The next relevant thing is Diaspora’s federation protocol. Diaspora users can be on different pods, and these pods are able to talk to each other and exchange messages. So, if you have the Diaspora ID firstname.lastname@example.org and share some status update with email@example.com, the status update is sent to server2.org via the federation protocol. In my opinion, this behaviour causes severe problems:
From a user’s perspective, your data (and it may contain personal, private and sensitive data) is sent to other servers without your consent. When you register at a node, you know that the node operators have access to the data and you have to trust them. However, you don’t know that the data will be sent to other servers. Diaspora pods will send your data to servers you don’t know without your explicit consent. (I think that operating a Diaspora* node in the current version without the explicit agreement of your pod users that their data is sent to other servers in other countries may even be a legal problem. Just think about the worst-case scenario that someone you like spied out some sensitive information about you and uses it against you – you can’t even know where (s)he has got the information from. In case of Facebook/Google+, you know who the operator is.)
You may argue that email works the same way and nobody cares about privacy when emailing. However, this isn’t true:
- Normally, mail servers store the message only until it is delivered to the recipient. Of course, that’s not the case when IMAP or Webmail is used, but even then mails normally aren’t stored forever.
- There’s no illusion that you can delete an already sent email. You can’t draw it back and you know that. In contrast, you can delete your status updates and your profile in Diaspora*.
- Email is only about messages and not about profile and other information.
- Emails may have more than one recipient, but most emails are sent to a limited number of recipients / recipient servers. In a social network, you will share your status updates with dozens or hundreds of friends, so the impact of data distribution for your privacy is much higher.
- Last but not least, there are people who care about privacy when e-mailing and use encryption etc.
If you have friends on different pods, your data will become scattered over all these servers. You don’t know which status updates are on which servers and after some time, you won’t even know which servers know something about you and what they know. So, after some time you will lose every control over your already posted data.
In case that you delete some of your content or even your whole profile, you don’t know if the data are deleted from every server.

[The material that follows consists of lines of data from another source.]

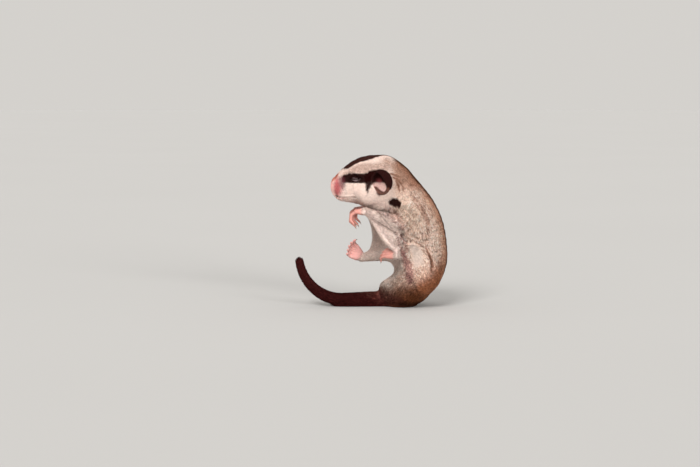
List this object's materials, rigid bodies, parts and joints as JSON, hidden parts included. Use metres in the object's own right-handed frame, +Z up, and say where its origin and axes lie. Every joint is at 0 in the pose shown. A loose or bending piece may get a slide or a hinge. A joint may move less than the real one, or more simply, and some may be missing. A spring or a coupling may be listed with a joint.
{
  "type": "sugar glider joey model",
  "caption": "Still, life-size model of a sugar glider joey, sitting hunched with closed eyes, reaching arms and a tail that curls up at its end.",
  "frame": {"origin": "on the flat that the rump sits on, in the animal's middle plane", "axes": "+Z up, the animal faces -X, its left side is -Y, and it rests on the plane Z = 0"},
  "size_m": [0.0584, 0.0306, 0.0577],
  "materials": {
    "face_coat": "very short soft fur, cream with dark brown stripes",
    "back_coat": "short soft fur, speckled grey-brown",
    "pale_coat": "short soft fur, cream white",
    "tail_coat": "short soft fur, near black brown",
    "ear_skin": "thin bare skin with a dark rim",
    "paw_skin": "bare pink skin",
    "eye": "wet"
  },
  "bodies": {
    "root": {"head": "face_coat", "ear_left": "ear_skin", "ear_right": "ear_skin", "eye_left": "eye", "eye_right": "eye", "neck": "back_coat", "torso": "back_coat", "upper_arm_left": "back_coat", "upper_arm_right": "back_coat", "forearm_left": "back_coat", "forearm_right": "back_coat", "hand_left": "paw_skin", "hand_right": "paw_skin", "membrane_left": "pale_coat", "membrane_right": "pale_coat", "thigh_left": "back_coat", "thigh_right": "back_coat", "shank_left": "back_coat", "shank_right": "back_coat", "foot_left": "paw_skin", "foot_right": "paw_skin", "tail_base": "tail_coat", "tail_middle": "tail_coat", "tail_tip": "tail_coat"}
  },
  "joints": []
}
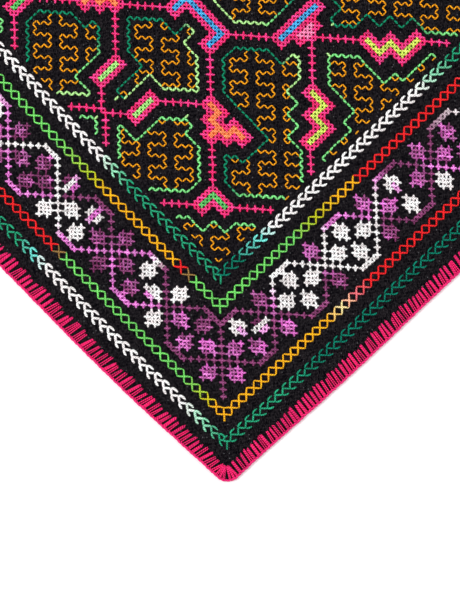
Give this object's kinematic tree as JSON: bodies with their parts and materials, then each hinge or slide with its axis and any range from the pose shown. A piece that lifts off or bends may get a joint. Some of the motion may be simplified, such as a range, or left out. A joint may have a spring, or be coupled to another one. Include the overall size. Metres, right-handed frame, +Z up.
{
  "type": "shipibo embroidered cloth",
  "caption": "Flat rounded-square black cotton cloth with a stitched border, a band of crossing strands, a maze-like network in the middle and a thick blanket-stitch edge.",
  "frame": {"origin": "middle of the underside, on the surface that the cloth lies on", "axes": "+X and +Y along the weave, X being the longer side, +Z up from the underside to the embroidered face"},
  "size_m": [0.3092, 0.293, 0.0021],
  "materials": {
    "cotton": "matte black woven cotton",
    "edging_yarn": "soft crimson yarn",
    "network_yarn": "soft pink yarn",
    "maze_yarn": "soft golden yarn",
    "outline_yarn": "soft green shaded yarn",
    "band_yarn": "soft yarn shaded from white to purple",
    "row_yarn": "soft shaded yarn, green, gold and red"
  },
  "bodies": {
    "root": {"cloth": "cotton", "edging_front": "edging_yarn", "edging_right": "edging_yarn", "edging_back": "edging_yarn", "edging_left": "edging_yarn"}
  },
  "joints": []
}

For instance, I tried this scenario:
- Run pod A with ID user1@podA and pod B with ID user2@podB.
- Let user1 and user2 add and share with each other.
- For some reason, pod B goes down.
- user1 decides to delete her/his profile. pod A sends the deletion message to pod B, but pod B is down so the message can’t be delivered.
- Pod B goes up again.
- Now user1 believes her/his data is deleted, because the profile is gone. In reality, data remain stored on pod B and can be read by the operators (or hackers who compromise pod B) and maybe won’t be deleted ever.
Even if there would be some kind of eventual consistency, this wouldn’t be a trustworthy architecture: If you have hundreds of friends on dozens of pods, you don’t know if there isn’t a pod operator who disables this consistency feature or who is unable to secure his/her server against hackers or who mis-uses the collected data.
So, you don’t know if deleted data is really removed from all servers. In fact, some copies will stay scattered on servers you don’t know.
Also, you can’t defend yourself against misusing pod operators (neither practically nor legally).
Suggestions for improvement
I think the only way to ensure an acceptable level of data and privacy protection is that any user data must only be stored on the node where the user has registered. Other nodes should have to fetch this data (after being notified, for example). For performance reasons, caching could be allowed, but all data transfers should have explicit definitions of what the fetching node is allowed to do with this data and for how long. This provides no protection against mis-using operators, but
- then misuse is clearly against the law (making the misusing person accountable)
- when there is no illegal misuse by operators, your data will be under your control because when you delete something or change the permissions, the respective nodes are not allowed to fetch the data anymore (meaning that the data will be completely removed after the will-defined cache period has expired),
- these well-defined permissions for data usage and transfer can be shown to and edited by the users (somehow like users can show app permssions on smartphones), improving knowledge and carefulness.
Encryption would also be a good idea, but this is unrelated to the protocol discussed above.